Gov. Phil Bryant and Lt. Gov. Tate Reeves were determined to make the 2013 session “transformative” for education in Mississippi and to their credit, many new approaches were implemented such as a 3rd grade reading gate, enhanced standards for new teachers, charter schools, funding for armed security, and the long overdue support of pre-K.
I see the reading gate, which prohibits students not at reading level to be promoted beyond the third grade, a great step, as well as efforts to attract a higher caliber of students into the teaching profession.
I’m still studying the pros and cons of charter schools, which under this bill aren’t likely coming to Calhoun anytime soon due to it being limited to school districts with D & F overall grades from the state accreditation system. Calhoun has been a consistent C, based on the past several years of test scores.
While pistol-packing teachers is an image I find disturbing, I’m not opposed to efforts to improve security at our schools, which I believe Calhoun has done effectively for the most part.
Fully funding a pre-K system would likely have a greater impact on our educational system than most anything. The legislature approved a “partially-funded” program this year. That’s progress.
Despite these new programs, Mississippi will remain near or at the bottom in per-pupil expenditures as the Mississippi Adequate Education Program, emphasizing the word “adequate,” not exceptional, was underfunded yet again. It has only been fully funded twice since its inception in 2002, both election years, by coincidence I’m certain.
Many state leaders, such as House Speaker Phillip Gunn, have been outspoken in their belief that more funding wouldn’t solve our educational issues. I don’t necessarily disagree, but don’t know how that could be said with any certainty when we’ve never tried it.
That said, the increase in funding over the prior year isn’t something that shouldn’t be appreciated, particularly given the limited financial resources the legislature is dealing with.
That is even more evident in the Medicaid debate, or lack there of.
Mississippi faces a difficult decision in whether to expand Medicaid as part of the opt-in for what is commonly referred to as “Obamacare.”
Republican leadership argues the state can’t afford to expand Medicaid from the current 640,000 people to another 300,000 after the federal rebates play out in a few years.
Mississippi Democrats have argued for it noting the state would have the option of scaling the program back at that point if needed.

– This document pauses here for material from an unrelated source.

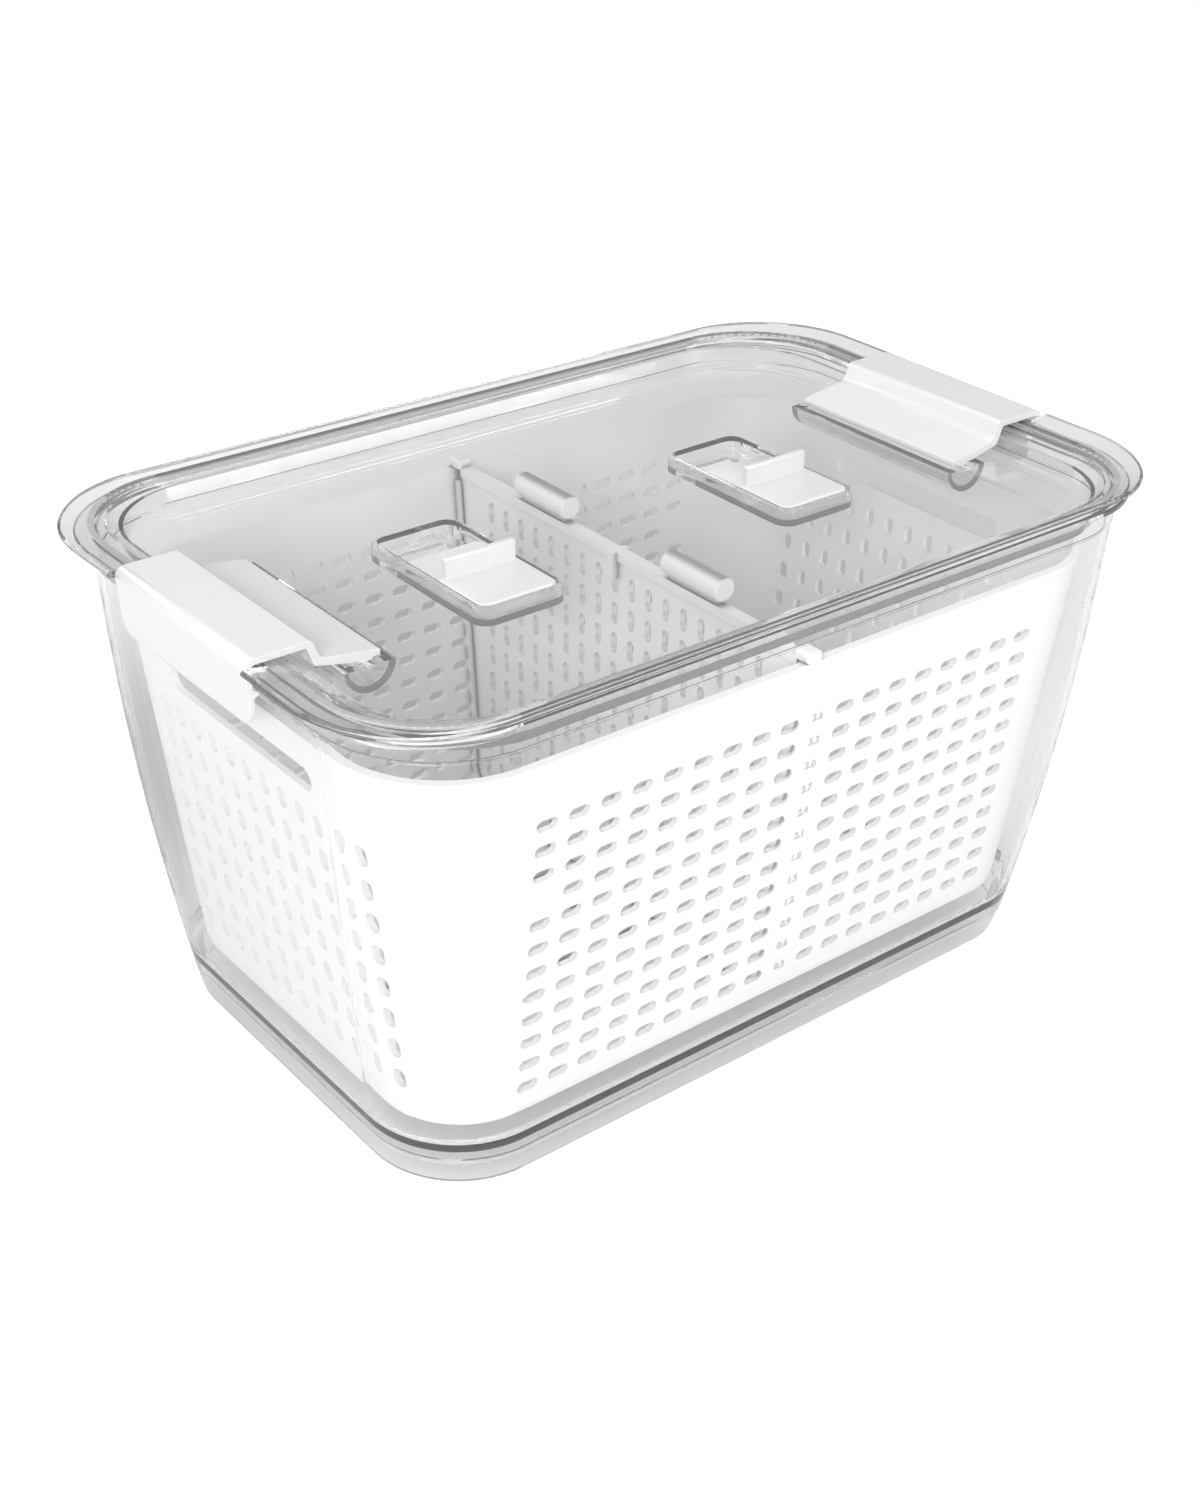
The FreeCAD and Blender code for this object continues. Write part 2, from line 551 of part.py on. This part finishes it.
def main():
    os.makedirs("parts", exist_ok=True)
    right_clip = make_right_clip()
    basket = make_basket()
    grip_regions = [grip_region(side) for side in (-1, 1)]
    shapes = {
        "bin_shell": make_tub(),
        "lid_shell": make_lid(),
        "lid_gasket": make_seal(),
        "left_clip": mirrored_x(right_clip),
        "right_clip": right_clip,
        "left_vent_slider": make_slider(-1),
        "right_vent_slider": make_slider(1),
        "colander_basket": basket.cut(grip_regions),
        "basket_left_grip": basket.common(grip_regions[0]),
        "basket_right_grip": basket.common(grip_regions[1]),
        "divider": make_divider(),
    }
    for name, shape in shapes.items():
        solids = shape.Solids
        shape = solids[0] if len(solids) == 1 else shape
        box = shape.BoundBox
        print(name, len(solids), shape.isValid(), "volume %.0f" % shape.Volume,
              "faces", len(shape.Faces),
              "x %.1f..%.1f y %.1f..%.1f z %.1f..%.1f" % (
                  box.XMin, box.XMax, box.YMin, box.YMax, box.ZMin, box.ZMax))
        shape.exportStep("parts/%s.step" % name)


main()
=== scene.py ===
import bmesh
import bpy
import math
from mathutils import Matrix, Vector


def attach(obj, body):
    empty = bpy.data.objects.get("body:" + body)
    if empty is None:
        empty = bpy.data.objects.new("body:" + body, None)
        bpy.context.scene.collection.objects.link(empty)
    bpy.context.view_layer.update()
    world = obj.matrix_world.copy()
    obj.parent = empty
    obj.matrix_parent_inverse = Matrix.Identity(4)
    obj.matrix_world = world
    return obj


# Looks for the fridge bin: clear tub and lid, white basket, divider, clips and vent
# sliders, on a pale floor in soft studio light.  Lengths are metres; MM turns millimetres.
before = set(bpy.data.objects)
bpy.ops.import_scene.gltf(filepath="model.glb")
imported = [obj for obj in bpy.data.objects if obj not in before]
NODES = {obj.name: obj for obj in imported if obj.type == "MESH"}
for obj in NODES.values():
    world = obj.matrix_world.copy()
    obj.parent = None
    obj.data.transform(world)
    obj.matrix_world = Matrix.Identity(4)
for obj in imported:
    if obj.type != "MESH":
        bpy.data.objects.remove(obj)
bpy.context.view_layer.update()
scene = bpy.context.scene
MM = 0.001


# ---------------------------------------------------------------- node helpers
def tree_of(material):
    """An emptied node tree and its output."""
    material.use_nodes = True
    tree = material.node_tree
    tree.nodes.clear()
    return tree, tree.nodes.new("ShaderNodeOutputMaterial")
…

Unfortunately, the debate and a vote on the House floor has been prohibited by Speaker Gunn, even though his view point would likely be victorious.
His reasons for blocking any potential vote are purely political, which isn’t surprising in this very partisan world we now live in.
I’m not certain that I don’t agree with Speaker Gunn on the long term decision concerning Medicaid and our ability to afford the expansion, but I couldn’t disagree more on not allowing a debate and vote to take place.
That is after all what we elect our representatives for, to go to Jackson and debate the difficult issues and cast a vote. If you’re not going to do that, we must ask, why are you there?
On the subject of troubling legislative actions, I remain concerned about the legislature’s decision to make public records private, as they did with the concealed-carry gun permits (HB 485).
The laws governing concealed-carry gun permits warranted inspection, but legislators decided to take the lazy approach of just making the records private rather than discussing the finer points of the law and how it could be improved.
Their actions were sparked by a New York newspaper printing a list of concealed-carry permit holders.
I have far greater concerns of a government maintaining secret records on its citizenry, and the unlimited abuses that could be born from that, than I do with whom holds a concealed-carry permit.